Quantum nonlinear magnonics: Magnon squeezing in the quantum regime

Squeezed states – quantum states with reduced fluctuations in one quadrature and amplified noise in its conjugate counterpart – serve as foundational resources for quantum-enhanced metrology and nonclassical state engineering [1]. These states can offer enhanced measurement sensitivities beyond the standard quantum limit in, e.g., gravitational-wave detectors [2] and axion dark matter searches [3], while also enabling advances in continuous-variable quantum computing [4, 5] and quantum gravity tests [6]. Here we report the first experimental observation of quantum-level magnon squeezing in a millimeter-scale yttrium iron garnet (YIG) sphere.

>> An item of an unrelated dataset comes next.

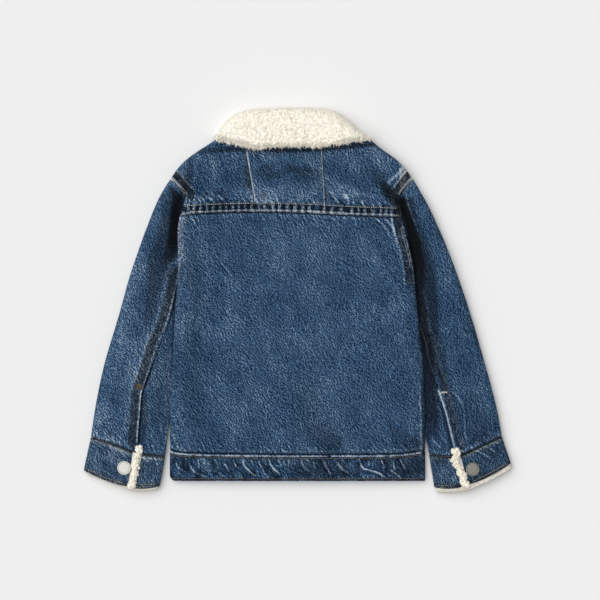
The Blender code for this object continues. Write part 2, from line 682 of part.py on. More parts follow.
def make_cuff(side, rows, lining_shows):
    """Cuff band, open at its slit, and the pile lining inside it, which shows past its edge."""
    sections = cuff_sections(rows)
    q_lists = []
    for section, row in zip(sections, rows):
        start = section.q_at_share(row.slit_inner)
        stop = section.q_at_share(row.slit_outer)
        q_lists.append(arc(start, 0.0, 5) + arc(4.0, 2.0, 10)[1:] + arc(2.0, stop, 6)[1:])
    cuff = tube_wall("cuff_" + side, sections, q_lists, [(0.0, CUFF_WALL)] * len(sections), DENIM)

    last, before = rows[-1], rows[-2]
    past = lining_shows / math.hypot(last.outer_x - before.outer_x, last.outer_y - before.outer_y)
    shown = [end + (end - start) * past for end, start in zip(last, before)]
    lining_rows = list(rows) + [CuffRow(*shown[:4], last.slit_outer, last.slit_inner, last.bow)]
    lining_sections = cuff_sections(lining_rows)
    lining_q, lining_rise, depths = [], [], []
    for index, (section, row) in enumerate(zip(lining_sections, lining_rows)):
        middle = section.q_at_share((row.slit_outer + row.slit_inner) / 2.0)
        beside = [section.q_past(middle, LINING_BULGE_REACH * side) for side in (-1.0, 0.0, 1.0)]
        q_list = arc(0.0, beside[0], 4) + beside[1:2] + arc(beside[2], 2.0, 5) + arc(2.0, 4.0, 10)[1:-1]
        lining_q.append(q_list)
        lining_rise.append([CUFF_LINING_BULGE if q == beside[1] else 0.0 for q in q_list])
        swell = LINING_FREE_EDGE_SWELL if index == len(lining_rows) - 1 else 0.0
        outer_depth = CUFF_WALL + LAYER_GAP - swell
        depths.append((outer_depth, CUFF_HEIGHT_Z / 2.0 - SLEEVE_WALL_CLEARANCE))
    closed_tube("cuff_lining_" + side, lining_sections, lining_q, depths, SHERPA, lining_rise)
    return cuff, sections


def closed_tube(name, sections, q_lists, depths, finish, rises):
    """A wall that goes right round its sections, open at both ends."""
    work = bmesh.new()
    layers = []
    for layer in (0, 1):
        rings = []
        for section, q_list, depth, lift in zip(sections, q_lists, depths, rises):
            ring = []
            for q, rise in zip(q_list, lift):
                x, y, z = section.point(q, depth[layer], rise if layer == 0 else 0.0)
                ring.append(work.verts.new(((x - LAYOUT_CENTRE[0]) * MM, (y - LAYOUT_CENTRE[1]) * MM, z * MM)))
            rings.append(ring)
        layers.append(rings)
    out, back = layers
    count = len(out[0])
    for i in range(len(out) - 1):
        for j in range(count):
            k = (j + 1) % count
            work.faces.new((out[i][j], out[i][k], out[i + 1][k], out[i + 1][j]))
            work.faces.new((back[i][j], back[i + 1][j], back[i + 1][k], back[i][k]))
    for i in (0, len(out) - 1):
        for j in range(count):
            k = (j + 1) % count
            work.faces.new((out[i][j], back[i][j], back[i][k], out[i][k]))
    bmesh.ops.recalc_face_normals(work, faces=work.faces)
    return finished_object(name, work, finish)


# Rows of the hem band as shares of its height, and the q where its two ends meet.
BAND_ROWS = (0.0, 0.12, 0.5, 0.88, 1.0)
BAND_MEETS_AT = 3.0


def make_waistband():
    """One strip right round the hem, its two ends meeting below the placket."""
    sections, q_lists = [], []
    for share in BAND_ROWS:
        section = Section((-BAND_HALF_WIDTH, 0.0), (BAND_HALF_WIDTH, 0.0), BAND_HEIGHT_Z)
        section.share = share
        sections.append(section)
        past_meeting = section.q_past(BAND_MEETS_AT, SEAM_GAP)
        q_lists.append(arc(past_meeting, 4.0, 8)[:-1] + arc(0.0, 2.0, 26)[:-1] + arc(2.0, BAND_MEETS_AT, 8))
    outer, inner = [], []
    for section, q_list in zip(sections, q_lists):
        for grid, depth in ((outer, 0.0), (inner, BAND_WALL)):
            row = []
            for q in q_list:
                x, _, z = section.point(q, depth)
                top = cross_line(x, "hem") - HEM_GAP / 2.0
                row.append((x, top + (HEM_BOTTOM_Y - top) * section.share, z))
            grid.append(row)
    return wall("waistband", outer, inner, DENIM)


# ---------------------------------------------------------------- collar


def collar_line(x, want):
    return table_value(COLLAR, "x", x, want)


# Cross-section of the fall between the yoke's top edge (share 0) and the roll (share 1):
# where the underside steps down off the yoke and off the under collar.
FallRow = namedtuple("FallRow", "share floor")
FALL_PAST_YOKE = (
    FallRow(1.0, 0.0),
    FallRow(0.975, 0.0),
    FallRow(0.9, 0.0),
    FallRow(0.78, 0.0),
    FallRow(0.66, 0.0),
    FallRow(0.58, SPLIT_Z + LAYER_GAP / 2.0),
    FallRow(0.36, SPLIT_Z + LAYER_GAP / 2.0),
    FallRow(0.16, SPLIT_Z + LAYER_GAP / 2.0),
)
FALL_OVER_YOKE_SHARES = (0.0, 0.3, 0.62, 0.84, 0.95, 1.0)
UNDER_COLLAR_SHARE = 0.52


def fall_floor_over_yoke(x, y):
    """The fall lies on the yoke, a little looser where the yoke rounds down at the neck's ends."""
    left, right = COLLAR[0].x, COLLAR[-1].x
    looser = FALL_END_LOOSENESS * (1.0 - smoothstep(min(x - left, right - x) / FALL_END_ROUND))
    return min(back_top(x, y), YOKE_UNDER_COLLAR_Z) + LAYER_GAP + looser


def fall_height(x, y, floor):
    """Upper face of the fall: a round roll at the top, a thick rounded free edge below."""
    fold, edge = collar_line(x, "fold"), fall_edge(x)
    left, right = COLLAR[0].x, COLLAR[-1].x
    ends = rounded(min(x - left, right - x), FALL_END_ROUND)
    crown = FALL_TOP_Z - FALL_END_DROP * (1.0 - ends)
    roll = rounded(fold - y, FALL_ROLL_ROUND * (0.3 + 0.7 * ends))
    free = rounded(y - edge, FALL_FREE_ROUND)
    low = FALL_EDGE_Z * ends + (YOKE_UNDER_COLLAR_Z - 1.0) * (1.0 - ends)
    height = min(low + (crown - low) * roll, crown - FALL_FREE_DROP * (1.0 - free))
    return max(height, floor + FALL_LEAST_WALL)


# Waves of the fall's free edge, where the pile's locks hang over it.
EdgeWave = namedtuple("EdgeWave", "height turns_per_mm start")
EDGE_WAVES = (EdgeWave(1.3, 0.47, 0.0), EdgeWave(0.8, 1.13, 1.0))


def fall_edge(x):
    """The free edge of the fall, uneven along its length."""
    waves = sum(wave.height * math.sin(x * wave.turns_per_mm + wave.start) for wave in EDGE_WAVES)
    return collar_line(x, "edge") + waves


def make_collar():
    """Fall of pile cloth rolled over the back neck, with the denim under collar inside it."""
    columns = 28
    left, right = COLLAR[0].x, COLLAR[-1].x
    outer, inner = [], []
    xs = [left + (right - left) * (0.5 - 0.5 * math.cos(math.pi * i / columns)) for i in range(columns + 1)]
    for row in FALL_PAST_YOKE:
        ys = [YOKE_TOP_Y + FALL_YOKE_GAP + (collar_line(x, "fold") - YOKE_TOP_Y) * row.share for x in xs]
        outer.append([(x, y, fall_height(x, y, row.floor)) for x, y in zip(xs, ys)])
        inner.append([(x, y, row.floor) for x, y in zip(xs, ys)])
    for share in FALL_OVER_YOKE_SHARES:
        start = YOKE_TOP_Y + FALL_YOKE_GAP
        ys = [start + (fall_edge(x) - start) * share for x in xs]
        floors = [fall_floor_over_yoke(x, y) for x, y in zip(xs, ys)]
        outer.append([(x, y, fall_height(x, y, floor)) for x, y, floor in zip(xs, ys, floors)])
        inner.append([(x, y, floor) for x, y, floor in zip(xs, ys, floors)])
    wall("collar_fall", outer, inner, SHERPA)


def make_under_collar():
    """Denim stand inside the roll, level with the fronts, from the leaves to the fall's roll."""
    outer, inner = [], []
    half = UNDER_COLLAR_HALF_WIDTH
    for share in (0.0, 0.5, 1.0):
        outer_row, inner_row = [], []
        for step in range(13):
            x = -half + 2.0 * half * step / 12
            room = collar_line(x, "fold") - YOKE_TOP_Y
            top = YOKE_TOP_Y + room * UNDER_COLLAR_SHARE
            bottom = table_value(COLLAR_LEAF, "roll_x", -abs(x), "roll_y") + 2.0
            y = top + (bottom - top) * share
            outer_row.append((x, y, SPLIT_Z - LAYER_GAP / 2.0))
            inner_row.append((x, y, 0.0))
        outer.append(outer_row)
        inner.append(inner_row)
    wall("under_collar", outer, inner, DENIM)


def make_collar_leaf(side, mirror):
    """Front leaf of the collar, turned down below the front panel and flat on the floor."""
    rim = LEAF_THICKNESS - LEAF_RIM_DROP
    profile = {0.0: rim, 0.08: LEAF_ROLL_THICKNESS, 0.22: LEAF_ROLL_THICKNESS, 0.32: LEAF_THICKNESS}
    profile.update({0.6: LEAF_THICKNESS, 0.9: LEAF_THICKNESS, 1.0: rim})
    outer, inner = [], []
    for row in COLLAR_LEAF:
        outer_row, inner_row = [], []
        for share, z in profile.items():
            x = row.roll_x + (row.edge_x - row.roll_x) * share
            y = row.roll_y + (row.edge_y - row.roll_y) * share
            outer_row.append((mirror * x, y, min(z, row.roll_z)))
            inner_row.append((mirror * x, y, 0.0))
        outer.append(outer_row)
        inner.append(inner_row)
    wall("collar_leaf_" + side, outer, inner, SHERPA)


# ---------------------------------------------------------------- snaps


SnapProfile = namedtuple("SnapProfile", "radius z")
CAP_PROFILE = (
    SnapProfile(0.0, 0.86),
    SnapProfile(0.62, 0.86),
    SnapProfile(0.76, 0.80),
    SnapProfile(0.84, 1.0),
    SnapProfile(0.93, 0.97),
    SnapProfile(1.0, 0.6),
    SnapProfile(0.97, 0.0),
    SnapProfile(0.0, 0.0),
)


def make_snap(name, x, y, z, thickness, sides):
    """A pressed cap turned from its half profile: a shallow dish inside a rolled rim."""
    work = bmesh.new()
    points = [
        work.verts.new((ring.radius * SNAP_RADIUS * MM, 0.0, ring.z * thickness * MM)) for ring in CAP_PROFILE
    ]
    edges = [work.edges.new(pair) for pair in zip(points, points[1:])]
    bmesh.ops.spin(
        work,
        geom=points + edges,
        cent=(0.0, 0.0, 0.0),
        axis=(0.0, 0.0, 1.0),
        angle=2.0 * math.pi,
        steps=sides,
        use_merge=True,
    )
    bmesh.ops.remove_doubles(work, verts=work.verts, dist=0.01 * MM)
    bmesh.ops.recalc_face_normals(work, faces=work.faces)
    cap = finished_object(name, work, SNAP_METAL)
    cap.location = ((x - LAYOUT_CENTRE[0]) * MM, (y - LAYOUT_CENTRE[1]) * MM, z * MM)
    return cap


def cut_recess(piece, x, y):
    """A flat-bottomed recess in the underside of a piece, which a flush snap fills."""
    depth = FRONT_SNAP_THICKNESS + SEAM_GAP
    bpy.ops.mesh.primitive_cylinder_add(
        vertices=20,
        radius=(SNAP_RADIUS + SEAM_GAP) * MM,
        depth=2.0 * depth * MM,
        location=((x - LAYOUT_CENTRE[0]) * MM, (y - LAYOUT_CENTRE[1]) * MM, 0.0),
    )
    cutter = bpy.context.active_object
    cutter.name = "recess_cutter"
    cutter.hide_render = True
    cutter.display_type = "WIRE"
    cut = piece.modifiers.new("Recess", "BOOLEAN")
    cut.operation = "DIFFERENCE"
    cut.object = cutter


def make_front_snaps(placket, waistband):
    places = [(placket, TOP_SNAP_Y - SNAP_PITCH * i) for i in range(5)] + [(waistband, BAND_SNAP_Y)]
    for number, (piece, y) in enumerate(places, 1):
        cut_recess(piece, FRONT_MIDDLE_X, y)
        make_snap(f"front_snap_{number}", FRONT_MIDDLE_X, y, 0.0, FRONT_SNAP_THICKNESS, 18)


def cuff_snap(side, sections, x, y):
    """Snap on the cuff's button side, seated on the highest point below its cap."""
    highest = 0.0
    for section in sections:
        for step in range(41):
            px, py, pz = section.point(2.0 * step / 40, 0.0)
            if abs(px - x) < 2.0 * SNAP_RADIUS:
                highest = max(highest, pz)
    make_snap("snap_" + side, x, y, highest + SEAM_GAP, SNAP_THICKNESS, 24)


def build():
    clear_scene()
    make_yoke()
    make_back_panel()
    placket = make_fronts()
    waistband = make_waistband()
    make_sleeve("left", LEFT_SLEEVE, LEFT_SLEEVE_UNDERARM_ROW)
    make_sleeve("right", RIGHT_SLEEVE, RIGHT_SLEEVE_UNDERARM_ROW)
    left_sections = make_cuff("left", LEFT_CUFF, LINING_SHOWS_LEFT)[1]
    right_sections = make_cuff("right", RIGHT_CUFF, LINING_SHOWS_RIGHT)[1]
    make_collar()
    make_under_collar()
    make_collar_leaf("left", 1.0)
    make_collar_leaf("right", -1.0)
    cuff_snap("left", left_sections, *CUFF_SNAP_LEFT)
    cuff_snap("right", right_sections, *CUFF_SNAP_RIGHT)
    make_front_snaps(placket, waistband)


build()
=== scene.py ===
import json
import math
from collections import namedtuple

import bmesh
import bpy
import numpy as np
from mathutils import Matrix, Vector, noise
from mathutils.bvhtree import BVHTree
from mathutils.kdtree import KDTree

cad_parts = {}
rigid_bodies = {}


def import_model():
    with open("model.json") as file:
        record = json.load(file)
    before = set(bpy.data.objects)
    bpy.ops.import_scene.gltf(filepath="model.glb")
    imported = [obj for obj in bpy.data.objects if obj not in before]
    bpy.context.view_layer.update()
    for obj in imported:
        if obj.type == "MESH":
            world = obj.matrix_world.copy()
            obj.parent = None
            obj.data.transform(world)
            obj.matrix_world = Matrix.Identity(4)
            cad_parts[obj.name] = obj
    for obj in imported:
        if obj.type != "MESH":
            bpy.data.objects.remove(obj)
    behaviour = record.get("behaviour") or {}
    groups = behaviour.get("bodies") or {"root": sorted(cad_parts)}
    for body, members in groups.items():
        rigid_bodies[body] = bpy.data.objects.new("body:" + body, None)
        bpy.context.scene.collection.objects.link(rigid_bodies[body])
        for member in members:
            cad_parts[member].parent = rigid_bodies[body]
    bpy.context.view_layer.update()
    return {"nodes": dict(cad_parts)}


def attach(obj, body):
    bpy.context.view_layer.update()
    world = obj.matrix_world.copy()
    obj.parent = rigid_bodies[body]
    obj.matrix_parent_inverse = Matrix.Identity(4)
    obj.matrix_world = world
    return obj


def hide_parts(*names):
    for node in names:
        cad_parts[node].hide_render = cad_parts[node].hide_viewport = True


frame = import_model()

# ---------------------------------------------------------------- table, lamp and camera
# The jacket lies face down on a smooth pale board. One very wide soft lamp stands beyond
# its upper left corner, pale walls fill the shadows, and the camera hangs straight above.

BOARD_SIZE = 8.0
BOARD_COLOUR = (0.80, 0.80, 0.80, 1.0)
WALL_LIGHT = 0.26
LAMP_STRENGTH = 2.91
LAMP_WIDTH = math.radians(82.0)
LAMP_TILT = math.radians(28.0)
LAMP_BEARING = math.radians(62.0)
CAMERA_HEIGHT = 3.012
CAMERA_LENS = 150.0
CAMERA_OVER = (0.00279, 0.00169)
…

By engineering a strong dispersive magnon-superconducting qubit coupling via a microwave cavity, we implement a significant self-Kerr nonlinearity to generate squeezed magnon states with their mean magnon number less than one. Harnessing a magnon-assisted Raman process, we perform Wigner tomography, revealing quadrature variances of ∼ 0.8 (∼ 1.0 dB squeezing) relative to the vacuum. The squeezed state exhibits a 400 ns lifetime, surpassing the intrinsic 145 ns magnon coherence time. These novel results lay the groundwork for quantum nonlinear magnonics and promise potential applications in quantum metrology.